From the Channel

Canyons Village Parking Changes: What Skiers Need to Know

April 15, 2025 — Explore Park City Living With John Brown

If your Canyons Village ritual involved the free Cabriolet lot, brace yourself: starting March 17, 2025, that beloved dirt lot begins its transformation into a five-story parking structure. Between now and ribbon-cutting, expect reduced parking, a real chance of expanded paid access, and a couple of seasons of navigating construction. Here's the breakdown — and what it signals beyond parking.

What's changing

The Cabriolet lot has been the last vestige of old Canyons: park free, ride the standing-room lift down to the village, ski. That entire footprint is going vertical. During construction the space crunch gets worse before it gets better — so this season and next, your options are earlier arrivals, the paid structures, carpool incentives, or the transit routes and park-and-rides that Park City keeps expanding precisely for moments like this.

The bigger pattern

Zoom out and this is the same story playing across the whole town: free, casual resort parking is ending, replaced by structured (and often paid) parking plus transit. PCMR's main base went to paid reservations years ago; Deer Valley's Snow Park redevelopment is literally a village built on top of parking lots. The resorts aren't hiding the logic — surface lots are the least valuable use of base-area land ever conceived, and every one of them eventually becomes a village, a structure, or both.

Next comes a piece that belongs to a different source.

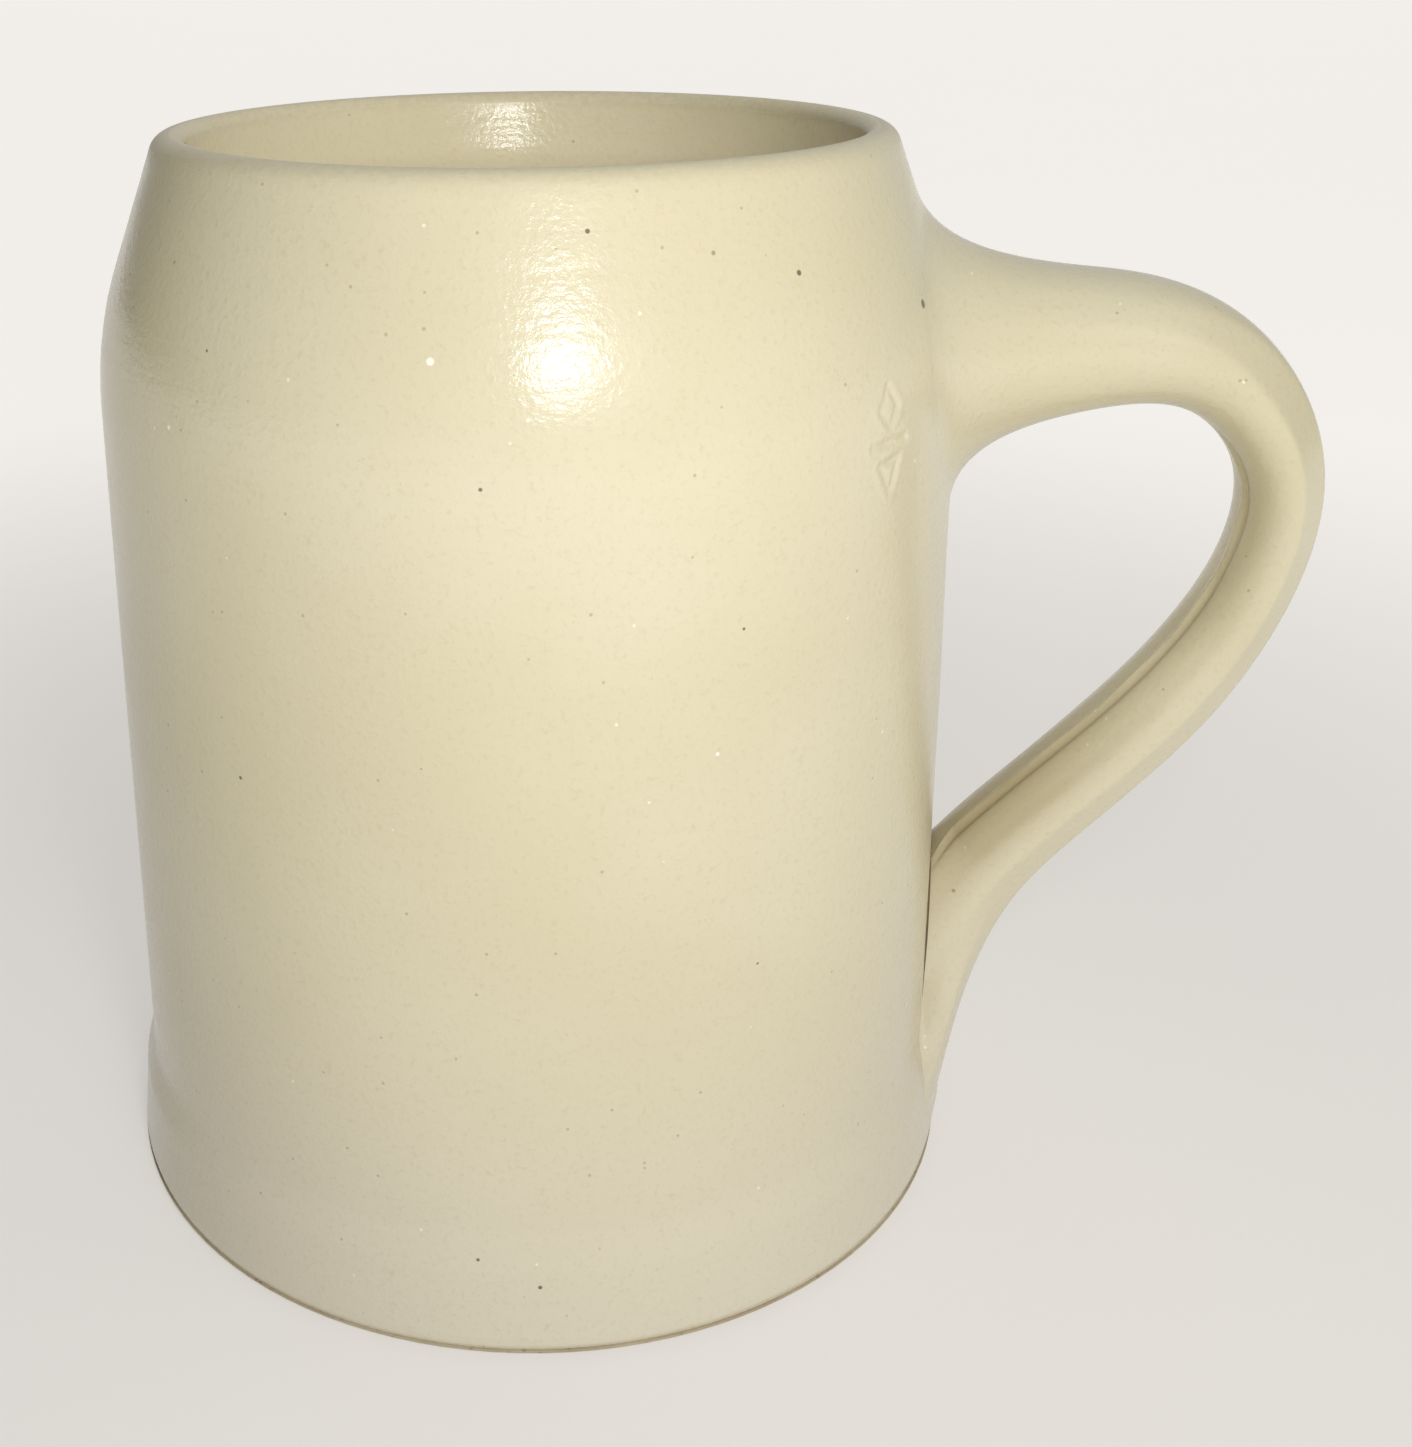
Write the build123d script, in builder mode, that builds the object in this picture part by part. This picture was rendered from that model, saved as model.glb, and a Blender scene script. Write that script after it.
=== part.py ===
from build123d import *

import math
import os

# Half-litre stoneware beer mug: a turned body with a fill line pressed into it, a pressed
# handle joined on with slip at two roots, and a coat of glaze over all but the foot ring.
# Millimetres. The origin is on the mug's axis, in the plane that the foot ring stands on.
# +Z is up, and the handle reaches out along +X.

# ---- driving dimensions ----
HEIGHT = 120.0  # foot to the crest of the lip
WALL = 4.6  # wall of the body, measured square to it
GLAZE = 0.3  # thickness of the fired glaze
SLIP = 0.8  # thickness of the slip behind each handle root, keyed into the scored wall
GLAZE_LINE = 1.0  # the glaze stops at this height, above the bare foot ring

FOOT_RADIUS = 51.2  # foot band, at its widest
FOOT_EDGE = 0.6  # height of that
BAND_TOP = (50.0, 10.8)  # radius and height of the band's upper edge
WALL_FOOT = (48.8, 14.6)  # radius and height where the straight wall starts
SHOULDER_FOOT = (46.1, 96.6)  # radius and height of the shoulder's two corners
SHOULDER_TOP = (44.5, 104.0)
SHOULDER_FILLET = 20.0
LIP = (38.1, HEIGHT)  # where the slope above the shoulder would reach the full height
LIP_INSIDE = (35.2, HEIGHT)  # where the throat would
THROAT = (34.1, 110.5)  # narrowest place of the hollow, below the lip

FLOOR = 7.0  # height of the floor inside
RECESS = 1.5  # depth of the recess under the floor
RECESS_RADIUS = 42.0
RING_INNER = 43.5  # foot ring: radii of the bare face that the mug stands on
RING_OUTER = 50.2

FILL_LINE = 94.0  # height of the pressed fill line, for half a litre
FILL_LINE_PLACE = -36.5  # degrees about +Z from the handle
FILL_LINE_SWEEP = 7.0  # degrees
GROOVE_RADIUS = 0.6  # section of the fill line's groove, once it is glazed
PAST_AXIS = -10.0  # outlines start and end here, and are cut off at the axis

# The handle's centre line lies in the XZ plane, from the upper root to the lower one.
HANDLE_LINE = [
    (36, 94.5),
    (46, 96.5),
    (56, 98),
    (62, 98.1),
    (73.7, 95.4),
    (81.9, 84),
    (80.8, 71),
    (74.8, 59),
    (64.6, 46.5),
    (54.3, 34.5),
    (47.5, 22),
    (43.5, 8),
]
# Place along that line (0 to 1), half the width along Y, and half the thickness.
HANDLE_SECTIONS = [
    (0.00, 22.0, 15.5),
    (0.075, 16.5, 13.2),
    (0.11, 12.0, 9.8),
    (0.15, 9.6, 7.9),
    (0.21, 8.4, 6.7),
    (0.35, 7.7, 4.5),
    (0.47, 7.3, 4.3),
    (0.60, 6.9, 5.2),
    (0.755, 6.6, 5.7),
    (0.90, 7.4, 5.9),
    (1.00, 9.5, 5.0),
]


# ---- outlines ----
def inset_corner(before, corner, after, inset):
    """The corner between two lines, once both lines are moved to their left by inset."""
    first = math.atan2(corner[1] - before[1], corner[0] - before[0])
    turn = math.atan2(after[1] - corner[1], after[0] - corner[0]) - first
    turn = math.remainder(turn, 2 * math.pi)
    reach = inset / math.cos(turn / 2)
    middle = first + turn / 2
    return (corner[0] - reach * math.sin(middle), corner[1] + reach * math.cos(middle)), turn


def inset_outline(corners, inset):
    """Closed outline, drawn with its inside to the left, made smaller all round by inset."""
    moved = []
    for index, (corner, fillet_radius) in enumerate(corners):
        before = corners[index - 1][0]
        after = corners[(index + 1) % len(corners)][0]
        place, turn = inset_corner(before, corner, after, inset)
        moved.append((place, max(0, fillet_radius - math.copysign(inset, turn))))
    return moved


def wall_corners(inset):
    """Corners of the shoulder and the lip, from the bottom up, on a line inset from the outside."""
    foot, _ = inset_corner(WALL_FOOT, SHOULDER_FOOT, SHOULDER_TOP, inset)
    top, _ = inset_corner(SHOULDER_FOOT, SHOULDER_TOP, LIP, inset)
    slope = math.atan2(SHOULDER_TOP[0] - LIP[0], LIP[1] - SHOULDER_TOP[1])
    return foot, top, (LIP[0] - inset / math.cos(slope), HEIGHT)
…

What it means for property owners

Here's the part I care about professionally: every parking squeeze widens the value gap between properties where you walk to the lifts and properties where you drive to them. Canyons Village condos — already the strongest nightly-rental market in town — get more valuable every time day-skier access gets harder, because staying slopeside stops being a luxury and starts being the only frictionless option. It's the same reason I hammer the "edge of the parking lot" location on my own Old Town listings. Parking policy is quietly one of the best predictors of ski-property appreciation we have.

Short version: this season, plan your Canyons days smarter. Long term, if you've been debating between drive-to and walk-to properties, the town just voted on which one is the future — again.